Once the unified Sonship accepts the Holy Spirit’s message—forgiveness for “all things without exception and without reserve”—the way is cleared for the Son to reach up to God. And God takes the final step: the Last Judgment. “The final judgment on the world contains no condemnation. For it sees the world as totally forgiven, without sin and wholly purposeless. . . . You who believed that God’s Last Judgment would condemn the world to hell along with you, accept this holy truth: . . . To fear God’s saving grace is but to fear complete release from suffering, return to peace, security and happiness, and union with your own Identity” (W, 255).
At this point the world vanishes. It has served its purpose, or, rather, it has been discovered to be purposeless, and the Son, which is all of us, is reunited with the Father.
Of all the eschatologies I have ever encountered in all the religions in the world, none compares with this one in sublimity and beauty, and this fact, I believe, is evidence in its favor. Some may dismiss it as wishful thinking. But are we wishing for it because it is the truth?

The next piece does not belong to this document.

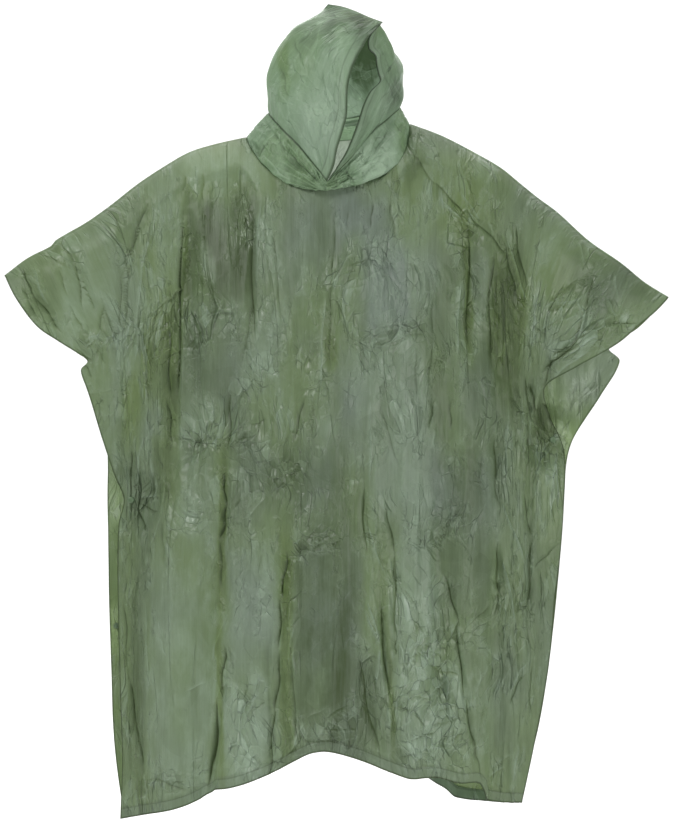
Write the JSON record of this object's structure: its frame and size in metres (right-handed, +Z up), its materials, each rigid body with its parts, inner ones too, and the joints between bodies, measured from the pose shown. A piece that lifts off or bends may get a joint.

I once interviewed Hameed Ali, a teacher of a spiritual system called the Diamond Approach, who writes under the name A. H. Almaas. He said, “The heart really loves to know the truth. Everybody knows that. Even if you just investigate and find out something for yourself, there is a joy, a satisfaction. The heart really likes it! That is inherent in us, in human beings.”15
I agree. Admittedly you can arouse a synthetic joy in yourself through self-delusion, but it is the direct opposite of the joy that comes from learning the truth.
This hope is far from the typical Christian apocalyptic, with its vials of wrath, bleeding moons, and beasts slithering out of the abyss. As the Course says, “The world will end in joy, because it is a place of sorrow. . . . It will end in laughter, because it is a place of tears” (M, 37).